19.4 No failure or delay by us to exercise (in whole or in part) any right, power or remedy under these Terms will operate as a waiver of that right, power or remedy.
19.5 We may change these Terms at any time. Any change applies from when it is published on our website https://www.fabco.co.nz.
20.1 In these Terms unless the context otherwise requires: Delivery means the delivery of the Goods to your premises. If you indicate to us that you will fail or refuse to take or accept delivery, then the Goods are deemed to have been delivered when we are willing to deliver them. Default has the meaning set out in clause 6. Goods includes any associated services that we supply. Security means all existing and future security held by us that secures your obligations under these Terms.
20.2 The rule of construction known as the contra proferentem rule does not apply to these Terms.

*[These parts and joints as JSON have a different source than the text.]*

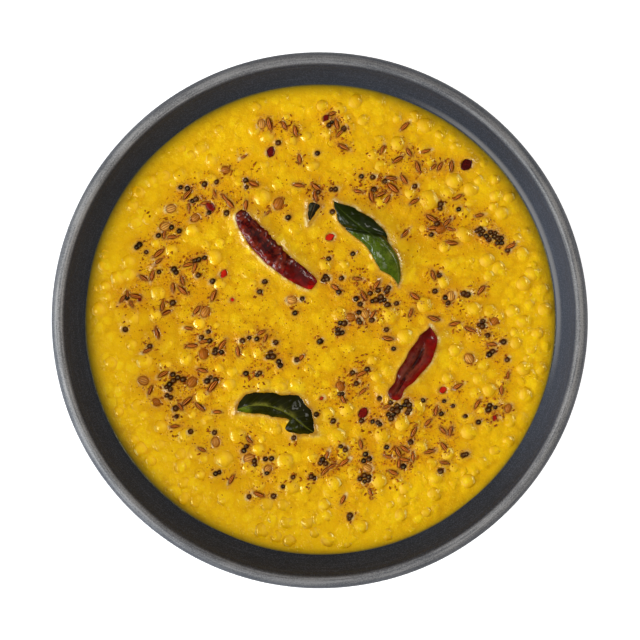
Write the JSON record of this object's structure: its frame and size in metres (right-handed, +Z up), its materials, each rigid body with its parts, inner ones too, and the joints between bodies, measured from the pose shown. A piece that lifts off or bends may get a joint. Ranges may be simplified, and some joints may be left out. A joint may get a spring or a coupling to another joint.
{
  "type": "bowl of dal",
  "caption": "Yellow lentil dal filling a dark stoneware bowl on a foot ring, with fried dried chillies and curry leaves lying in its surface.",
  "frame": {"origin": "on the table, at the middle of the bowl's foot ring", "axes": "+Z up along the bowl's turning axis; +X and +Y lie in the plane of the rim, with the long chilli towards -X +Y"},
  "size_m": [0.1824, 0.1824, 0.056],
  "materials": {
    "stoneware": "satin",
    "dal": "gloss",
    "chilli": "gloss",
    "curry_leaf": "gloss",
    "spice": "satin"
  },
  "bodies": {
    "root": {"bowl": "stoneware", "dal": "dal", "dried_chilli_long": "chilli", "dried_chilli_short": "chilli", "curry_leaf_folded": "curry_leaf", "curry_leaf_crumpled": "curry_leaf", "curry_leaf_scrap": "curry_leaf"}
  },
  "joints": []
}
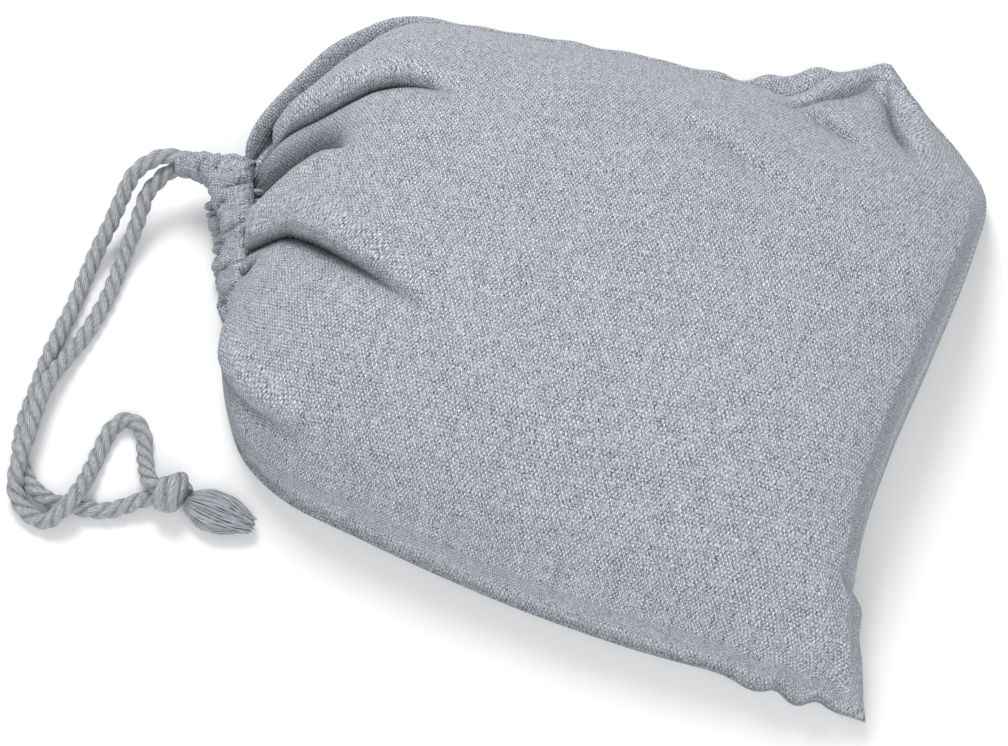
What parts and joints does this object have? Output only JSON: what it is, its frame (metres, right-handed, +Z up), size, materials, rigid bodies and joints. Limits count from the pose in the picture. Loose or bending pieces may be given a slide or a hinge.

20.3 Words referring to the singular include the plural and vice versa.
20.4 Any reference to a party includes: (a) that party's executors, administrators, or permitted assigns; or (b) if a company, limited partnership, or any other body corporate, its successors or permitted assigns or both.
20.5 Clause headings are for reference only.
20.6 References to clauses are references to clauses of these Terms.
20.7 References to money will be New Zealand currency, unless specified otherwise.
20.8 Expressions referring to writing will be construed as including references to words printed, typewritten, or otherwise visibly represented, copied, or reproduced (including by fax or email).
20.9 References to statutory provisions will be construed as references to those provisions as amended or re-enacted or as their application is modified by other provisions from time to time.